Mas é preciso ponderar que, para fazer bem, o cochilo tem que ter hora e, sobretudo, ser voluntário. Cochilar na hora errada, e quando não se quer, pode ser prejudicial à pessoa. O povo, que sabe das coisas, traduz essa verdade no conhecido ditado de que “cochilou, cachimbo cai”. O sentido é um tanto metafórico, eu sei, mas não deixa de se aplicar aos que literalmente adormecem e se subtraem aos deveres impostos pela realidade.   

Nas estradas, por exemplo, o cochilo pode ter consequências letais. São muitos os acidentes provocados por quem dirige tresnoitado ou depois de uma gorda refeição.  Em nível de menor gravidade, não são poucos os indivíduos que dormitam no cinema e perdem as melhores partes do filme. O fato de suas mulheres beliscá-los quando começam a roncar não resolve em definitivo o problema; algum tempo depois, o potássio os leva a embarcar no sono de novo.
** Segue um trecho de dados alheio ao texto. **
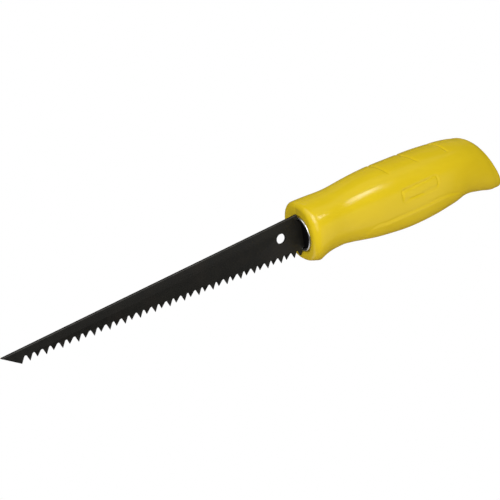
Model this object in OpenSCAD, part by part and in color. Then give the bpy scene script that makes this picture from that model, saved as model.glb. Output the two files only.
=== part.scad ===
// Drywall jab saw: a fixed, pointed blade in a hollow handle of two screwed shells.
// Origin: centre of the hanging hole in the blade. +X runs along the tooth line towards
// the butt of the handle, +Z is up (spine side), -Y is the left side. Millimetres.

/* [Blade] */
// Distance from the hanging hole to the blade's point
point_x = 140.4; // [136:0.2:141]
// Height of the point below the hanging hole
point_drop = 6.1; // [5:0.1:7]
// Blade thickness
blade_t = 1.5; // [1.2:0.1:2]
// Slope of the spine against the tooth line, in degrees
spine_slope = 5.69; // [5.5:0.05:5.9]
// Height of the spine above the hanging hole
spine_rise = 7.9; // [7.4:0.1:8.4]
// Chamfer along both edges of the spine
spine_chamfer = 0.25; // [0.1:0.05:0.5]
// Diameter of the hanging hole
hang_hole_d = 5.0; // [4:0.5:6]

/* [Teeth] */
// Distance from one tooth point to the next
tooth_pitch = 3.72; // [3.6:0.02:3.8]
// Depth of the gullets
tooth_depth = 3.0; // [2:0.1:3]
// Height of the tooth points below the hanging hole
tooth_drop = 11.6; // [11:0.1:12]
// Distance from the hanging hole to the first tooth point
first_tooth_x = 132.45; // [132:0.05:133.5]
// Number of teeth
tooth_count = 39; // [30:1:39]
// Radius at the bottom of a gullet
gullet_r = 0.7; // [0.3:0.1:0.7]
// How far a gullet's bottom lies behind the middle between its two tooth points
gullet_shift = 0.4; // [0:0.1:0.5]
// Flat left on a tooth point
tooth_flat = 0.16; // [0.1:0.02:0.3]

/* [Tang] */
// Height of the tang where it passes through the ferrule
tang_h = 13.6; // [12:0.2:14.4]
// Height of the tang's rear part
tang_rear_h = 9; // [8:0.5:10]
// Where the tang narrows
tang_step_x = 60; // [56:1:64]
// Rear end of the tang
tang_end_x = 90; // [86:1:94]
// Diameter of the cross pins that hold the tang
pin_d = 4; // [3:0.5:5]
// Length of the cross pins
pin_len = 19; // [14:1:20]
// Places of the cross pins along the handle
pin_x = [52, 82];

/* [Ferrule and guide] */
// Outer diameter of the steel ferrule
ferrule_d = 17.6; // [17:0.1:18]
// Wall of the ferrule
ferrule_wall = 0.8; // [0.6:0.1:1]
// Length of the ferrule
ferrule_len = 28; // [22:1:30]
// How far the guide's face lies behind the ferrule's rim
guide_recess = 1.2; // [0.5:0.1:3]

/* [Handle] */
// Front face of the handle
nose_x = 10.4; // [10.4:0.1:10.8]
// Radius that rounds the front edge of the handle
nose_round = 2.2; // [1.5:0.1:2.6]
// Drop of the collar's lip below the grip, at the front
collar_drop = 2.9; // [1:0.1:3.5]
// Wall of the shells
wall = 2.8; // [2.4:0.1:3.2]
// Fullness of the grip's cross-section: 2 is an ellipse
section_power = 2.4; // [2:0.1:3]

/* [Screws] */
// Thread diameter of the self-tapping screws
screw_d = 3.5; // [3:0.1:4]
// Length of the screws under the head
screw_len = 13; // [10:1:14]
// Diameter of the pan heads
head_d = 6.4; // [6:0.1:6.8]
// Height of the pan heads
head_h = 2.3; // [2:0.1:2.6]
// Depth of the head's seat in the right shell, from the parting plane
seat_y = 6.5; // [6:0.1:7]

/* [Hidden] */
$fn = 64;
eps = 0.01;

YELLOW = [0.86, 0.71, 0.10];
BLACK_STEEL = [0.07, 0.07, 0.07];
NYLON = [0.05, 0.05, 0.06];
STEEL = [0.72, 0.72, 0.74];

// Height of the blade's and the ferrule's common centre line
axis_z = -1.3;
// Half the side of what is cut away, larger than the handle's half width and height
reach = 25;
// Free play between pieces that are assembled without force
play = 0.05;
// Gap between the blade's shoulders and the front face of the handle
shoulder_gap = 0.2;

// The grip's outline. Each row is one slanted station: its nominal place, x and z on the
// crest, x and z on the belly, and the half width. Between rows it runs as a smooth curve.
GRIP = [
    [ 10.4,  10.4, 14.1,  10.4, -15.3, 14.8],
    [ 20.0,  20.0, 14.5,  20.0, -12.2, 14.9],
    [ 30.0,  30.0, 15.0,  30.0, -12.7, 14.2],
    [ 42.0,  42.0, 16.8,  42.0, -14.3, 14.2],
    [ 55.0,  55.0, 18.2,  55.0, -15.6, 14.9],
    [ 70.0,  70.0, 18.8,  70.0, -16.3, 15.3],
    [ 84.0,  84.0, 19.1,  85.0, -15.1, 15.4],
    [ 96.0,  94.5, 18.8,  97.5, -13.0, 15.0],
    [106.0, 101.8, 18.5, 108.0, -11.4, 14.2],
    [114.0, 108.5, 17.6, 117.5, -12.8, 13.2],
    [119.0, 114.0, 16.1, 126.5, -14.5, 12.0],
    [123.0, 118.0, 11.5, 130.3, -12.0, 10.0],
    [125.0, 122.3,  4.4, 127.1,  -5.1,  6.0]
];
grip_end = GRIP[len(GRIP) - 1][0];
// The collar's lip grows out of the belly from the first place to the second, its sharp
// edge, and fades out at the third
collar_x = [13, 15.9, 30];

// Stations of the outer skin: close together where it curves most
skin_stations = concat(
    [for (k = [0:4]) nose_x + nose_round * (1 - cos(k * 22.5))],
    [14.2, collar_x[1], 17.4, 20, 23, 26],
    [for (s = [collar_x[2]:4:102]) s],
    [for (s = [105:2.5:117.5]) s],
    [for (s = [119:1:grip_end]) s]
);
skin_steps = 48;
// Stations of the cavity, which stays one wall inside the skin
cavity_stations = concat([14.6, 19, 24, 30], [for (s = [36:6:108]) s], [112, 115, 118]);
cavity_steps = 28;

// Slope of the curve through column c of the outline at row i
function slope_at(c, i) =
    let (n = len(GRIP) - 1)
    i == 0 ? chord(c, 0)
    : i == n ? chord(c, n - 1)
    : (span(i) * chord(c, i - 1) + span(i - 1) * chord(c, i)) / (span(i) + span(i - 1));
function span(i) = GRIP[i + 1][0] - GRIP[i][0];
function chord(c, i) = (GRIP[i + 1][c] - GRIP[i][c]) / span(i);
function row_of(s, i = 0) = i >= len(GRIP) - 2 || s < GRIP[i + 1][0] ? i : row_of(s, i + 1);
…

          O cochilo pode ser também um sinal de enfado diante de algo que aborrece ou amofina. Na impossibilidade de rechaçar de maneira explícita a experiência maçante, a pessoa fecha os olhos e, digamos, escapa para dentro de si. Espero que não seja essa a reação do leitor diante deste texto, mas, antes que boceje, acho que chegou a hora de colocar um ponto final.